A world upside down, whose sky delivers miraculously surviving prisoners of the exploding Bostan (a jumbo jetliner whose name alludes intertextually to classic eastern representations of the gardens of Paradise as much as to the Orient’s geopolitics) and whose very origination becomes open to interpretation, reconstructs some semblance of coherence from latter-day re-enactments of the tales of the Koran. Reality and normality mutate and proliferate, as do the languages in which people attempt to grapple with them. The enviable ability to control “the languages that mattered: sociological, socialistic, black-radical, anti-anti-anti-racist, demagogic, oratorical, sermonic: the vocabularies of power,” which are also the “language[s] of desire” (Rushdie (Henry Holt & Co., 1988) 290), has been lost. In its stead, a celebrative nostalgia has been instituted: at one extreme, the acknowledgement that “Language is courage: the ability to conceive a thought, to speak it, and by doing so to make it true” (290); at the other, the unconscionable babble of inept pop songs or the celestial gazals “in a language he did not know to a tune he had never heard” (9) that save lives and work the “God stuff” (17). This is the language that the translator must render in a culture to which neither English nor Hindi nor Islamism bear much relevance beyond Mircea Eliade’s erudite incursions into Indian culture and the history of religions, and the Bollywood dervish-like sarabands mentioned above. It is a language which shares in the twentieth-century Indian’s compulsion to “push against frontiers” (55) and has the energy to recreate itself with every transfer, with the avatar of every foreign rendition; a language for the age of globalisation.

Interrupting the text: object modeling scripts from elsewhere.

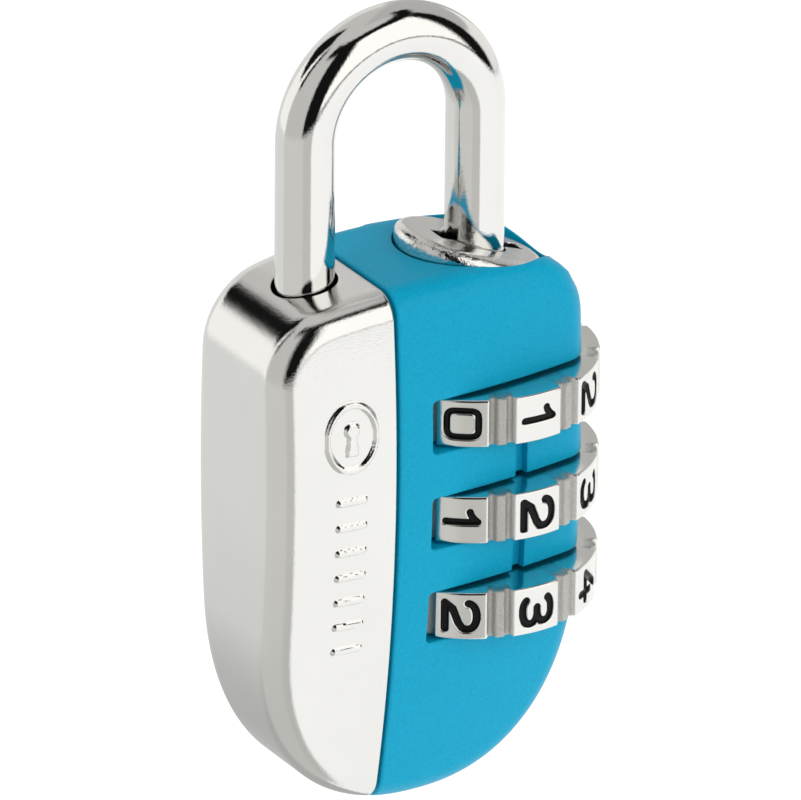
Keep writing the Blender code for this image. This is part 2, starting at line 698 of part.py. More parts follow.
def case_screw():
    """Hidden screw under the short leg, with a hexagon socket."""
    profile = [(0, SCREW_END), (SCREW_SHANK_R, SCREW_END), (SCREW_SHANK_R, SCREW_HEAD_END),
               (SCREW_HEAD_R, SCREW_HEAD_END), (SCREW_HEAD_R, SCREW_HEAD_TOP), (0, SCREW_HEAD_TOP)]
    screw = turned("case_screw", profile, (-LEG_X, 0, 0), 20)
    hexagon = [(x, y) for x, y, _ in circle(SCREW_SOCKET / 2 / cos(pi / 6), 0, count=6)]
    cut(screw, prism("cut_screw_socket", hexagon, SCREW_HEAD_TOP - SCREW_HEAD_H / 2,
                     SCREW_HEAD_TOP + 1, (-LEG_X, 0, 0)))
    return screw


def dowel(name, z):
    end = 0.2
    start, stop = SEAM_X - DOWEL_L / 2, SEAM_X + DOWEL_L / 2
    path = [(start, 0, z), (start + end, 0, z), (stop - end, 0, z), (stop, 0, z)]
    return swept(name, path, [DOWEL_R - end, DOWEL_R, DOWEL_R, DOWEL_R - end], 16)


def thrust_washer():
    profile = [(WASHER_BORE_R, WASHER_TOP - WASHER_T), (HUB_R, WASHER_TOP - WASHER_T),
               (HUB_R, WASHER_TOP), (WASHER_BORE_R, WASHER_TOP)]
    return turned("hub_thrust_washer", profile, (LEG_X, 0, 0), 32, hollow=True)


def build():
    clear_scene()
    chrome = finish("chrome_plate", (0.80, 0.79, 0.77), 0.08, 1)
    paint = finish("blue_paint", (0.0, 0.40, 0.65), 0.42, 0)
    nickel = finish("nickel_dial", (0.72, 0.71, 0.68), 0.22, 1)
    brass = finish("hub_brass", (0.78, 0.60, 0.28), 0.3, 1)
    steel = finish("spring_steel", (0.50, 0.50, 0.52), 0.3, 1)

    finished(chrome_half(), chrome)
    finished(painted_half(), paint)
    finished(keyhole_bushing(), chrome)
    finished(shackle(), chrome)
    finished(retaining_clip(), steel)

    dial, hub = dial_mesh(), hub_mesh()
    for i, level in enumerate(("top", "middle", "bottom")[:DIAL_COUNT]):
        axis = bpy.data.objects.new(f"axis_{level}", None)
        axis.location = Vector((LEG_X, 0, dial_top(i))) * MM
        bpy.context.scene.collection.objects.link(axis)
        bpy.context.view_layer.update()
        finished(placed(f"dial_{level}", dial, (LEG_X, 0, dial_top(i)), axis), nickel)
        finished(placed(f"clutch_hub_{level}", hub, (LEG_X, 0, dial_top(i) - HUB_END_GAP), axis), brass)
        underside = dial_top(i) - DIAL_T
        ball_z = underside - RUNNING - BALL_D / 2
        finished(detent_ball(f"detent_ball_{level}", (*DETENT_PLACE, ball_z)), steel, 60)
        bore_floor = underside - DIAL_SIDE_GAP - DETENT_BORE_DEPTH
        room = ball_z - BALL_D / 2 - bore_floor - 2 * RUNNING
        finished(coil(f"detent_spring_{level}", (BALL_D - DETENT_WIRE) / 2, DETENT_WIRE,
                      DETENT_TURNS, room, (*DETENT_PLACE, bore_floor + RUNNING), 5, 10), steel, 60)

    finished(thrust_washer(), steel)
    finished(coil("hub_return_spring", SPRING_R, SPRING_WIRE, SPRING_TURNS, SPRING_L,
                  (LEG_X, 0, SPRING_TOP - SPRING_L), 6, 16), steel, 60)
    finished(case_screw(), steel)
    for k, place in enumerate(("upper", "lower")):
        finished(dowel(f"dowel_pin_{place}", DOWEL_Z[k]), steel)


build()
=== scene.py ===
# %% [markdown]
# # A three-dial combination padlock
# The lock is about 56 mm tall: a chromed case half, a painted case half, a bent steel shackle, an
# oval bushing and three number dials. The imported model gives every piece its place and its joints.
# Here each visible piece gets its real surface and finish. Lengths are millimetres until a mesh is
# made, +Z is up, -Y is the front and +X runs from the chromed half to the painted half.

# %% Start
from math import acos, atan, cos, pi, radians, sin, sqrt

import bmesh
import bpy
import numpy as np
from mathutils import Matrix, Vector


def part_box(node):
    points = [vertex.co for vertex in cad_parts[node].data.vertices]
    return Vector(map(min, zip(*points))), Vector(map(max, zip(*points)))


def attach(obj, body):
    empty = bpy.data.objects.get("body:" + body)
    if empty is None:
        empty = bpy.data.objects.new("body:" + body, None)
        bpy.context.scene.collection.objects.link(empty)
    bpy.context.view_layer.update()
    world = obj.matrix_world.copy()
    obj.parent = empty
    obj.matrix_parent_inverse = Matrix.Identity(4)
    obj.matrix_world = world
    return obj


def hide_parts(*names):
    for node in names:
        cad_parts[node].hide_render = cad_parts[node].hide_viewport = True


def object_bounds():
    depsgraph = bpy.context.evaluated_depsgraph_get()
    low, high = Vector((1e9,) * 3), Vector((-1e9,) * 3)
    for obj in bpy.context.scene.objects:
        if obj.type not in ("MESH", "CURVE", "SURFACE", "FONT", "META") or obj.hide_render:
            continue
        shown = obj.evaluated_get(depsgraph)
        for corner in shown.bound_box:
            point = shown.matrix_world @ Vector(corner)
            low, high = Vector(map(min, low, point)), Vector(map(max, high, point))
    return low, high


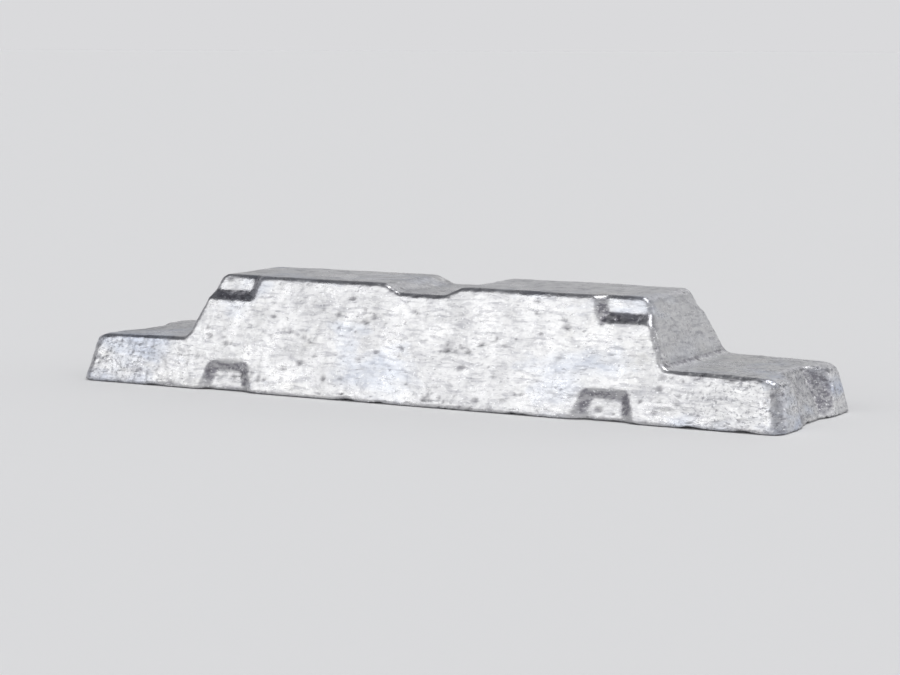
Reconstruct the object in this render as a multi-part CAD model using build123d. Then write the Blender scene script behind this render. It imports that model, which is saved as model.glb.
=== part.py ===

On the whole, the translation captures the volatile spirit of the source text: it is flexible, quick-paced, humorous, invariably clever and, at times, elatingly creative. A fabulous cast of colourful characters with improbable names and borderline identities is brought to life with gusto and exhilaration to straddle every fracture of postmodern experience: between the mythical and the actual, dream and consciousness, id and superego, east and west, fiction and reality. It is, after all, a daring experiment in translation whose successful completion stands proof of the capacity of the Romanian language, when deftly handled, to appropriate and render the linguistic subtleties of other cultures, thereby instituting a productive intercultural dialogue. It is also a laudable tour de force of 640 pages, whose narrative pace does not settle into complacent mannerism but keeps up with the alert discursive metamorphoses of Rushdie’s magical realism. The compulsion for formal expression is largely kept at bay, the Romanian prejudice according to which the language of literature is a privileged discourse governed by erudite and correct diction being only betrayed by the occasional awkward overtones indicative of the difficulty of finding direct equivalents for Rushdie’s incontinent, inventive prose.

The “Rushdie affair” has naturally received a triple airing on the occasion of the publication of this translation: the Islamic community in Romania wisely avoided reiterating it, as its leader only urged discernment in reading the novel; more vocal, the Romanian Orthodox Church found it opportune to protest the publication of the translation in the name of some tenuous solidarity with those whose religious sensibilities it might offend; lastly, it was unearthed by every book reviewer who greeted the Romanian edition of the novel. Regrettable as the 1988 incident was on all sides, I will therefore refrain from addressing it, except perhaps to question its relevance in a country whose very limited familiarity with and understanding of the Koran and Muslim culture is more likely to benefit from Rushdie’s charismatic allegorical transposition. At any rate, as was probably anticipated by the publishers, rather than deter readers, the showcasing of the religious controversy acted as an effective publicity stunt. The novel, which is the latest in a series of nine Rushdie books recently translated for Polirom, was given a larger circulation than most novels and sold out within a month, being followed by a quick reprint and promising to become, along with Ian McEwan’s Atonement, an all-time bestseller in Romania.

The publication of this translation is a good opportunity, it seems to me, for a call for rigorous, professional translations of literature. With recent fiction in the original scarce and expensive, there is a lucrative market for literary translators in Romania. The mirage of the financial profit seems however to have obliterated the standard of quality: in the heat of publishing the Romanian version in real time, translators occasionally neglect to read the book first or look words up in the dictionary. That the translation of a novel so provocative and profuse in cross-cultural implications as The Satanic Verses avoids these petty pitfalls is a plea for good old-fashioned translation practitioners that take their time to consider the needs and quirks of the original, aiming to recreate in the receiving culture the kind of reader-text dialogue that was achieved in the source culture. The clash of two cultures, British and Indian, that have for so long cohabited too close for comfort, shocks the reader into awareness of the risks inherent in the unexamined blurring of distinctions and the resulting schizophrenia of our postmodern, globalised condition. Literary translation must, under the circumstances, become increasingly aware of its role as mediator in intercultural exchanges and consequently stake out its deontology more rigorously.